Iranian media: ISIS leader declared 'clinically dead' by Israeli doctors in Golan

An encounter in March allegedly left al-Baghdadi mortally wounded, allowing Abdul Rahman al-Sheijlar, also called Abu Ala Afri to succeed him.

A man purported to be the reclusive leader of the militant Islamic State Abu Bakr al Baghdadi made a rare public appearance at a mosque in the center of Mosul, on July 5, 2014. (photo credit: REUTERS)
A man purported to be the reclusive leader of the militant Islamic State Abu Bakr al Baghdadi made a rare public appearance at a mosque in the center of Mosul, on July 5, 2014.
(photo credit: REUTERS)
Following reports by Iranian and Iraqi media that Islamic State leader, Abu Bakr al-Baghdadi, had suffered critical injuries in Iraq, unsubstantiated rumors have now surfaced that al-Baghdadi has been declared "clinically dead" by Israeli physicians in the Golan Heights.

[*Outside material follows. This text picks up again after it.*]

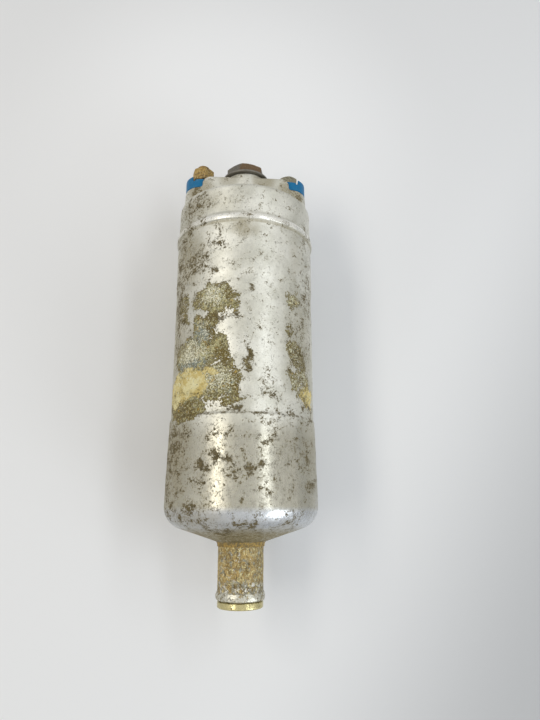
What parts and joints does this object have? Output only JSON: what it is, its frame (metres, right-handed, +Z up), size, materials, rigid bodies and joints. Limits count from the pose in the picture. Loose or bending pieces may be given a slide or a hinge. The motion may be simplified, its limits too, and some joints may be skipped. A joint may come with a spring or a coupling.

Iran's state FARS news, quoting two Iraqi media outlets, claimed that the spiritual and military leader of the self-styled caliphate had been injured in Western Iraq during an assault by Iraqi and Shi'ite forces on March 18 and that he had somehow been transferred to the Israeli Golan Heights, where surgeons and physicians had declared him clinically dead.  
However, various claims of how exactly al-Baghdadi was injured last month have rendered the truth elusive.  In March, the British daily, the Guardian quoted an Iraqi political adviser, Hisham al-Hashimi, and an unnamed Western diplomat as claiming that  al-Baghdadi suffered life-threatening injuries during a US airstrike in the Nineveh region, close to the Syrian border.
A Pentagon official, Army Colonel Steven Warren, swiftly denied that al-Baghdadi had been the target of any strike, however, telling the Daily Beast that there is "no reason to believe it was Baghdadi" who was hit by the war plane's payload.
In any case, the encounter apparently left him mortally wounded and unable to resume his post, a position that has been allegedly filled by a new shady figure, al-Baghdadi's successor, Abdul Rahman al-Sheijlar, also called Abu Ala Afri.
According to al-Hashimi, Afri had been a physics teacher and established academic who had penned multiple publications on topics ranging from science to religion. He had had joined al-Qaida after the American invasion however, an supervised its Iraqi branch, known as al-Qaida in Mesopotamia.
Reports from the Iranian and Iraqi media have also suggested that following the decline in al-Baghdadi's health, infighting and disputes have arisen among various factions in the Islamic State group with the group's Syria branch expressing dissatisfaction with the choice of the new leader.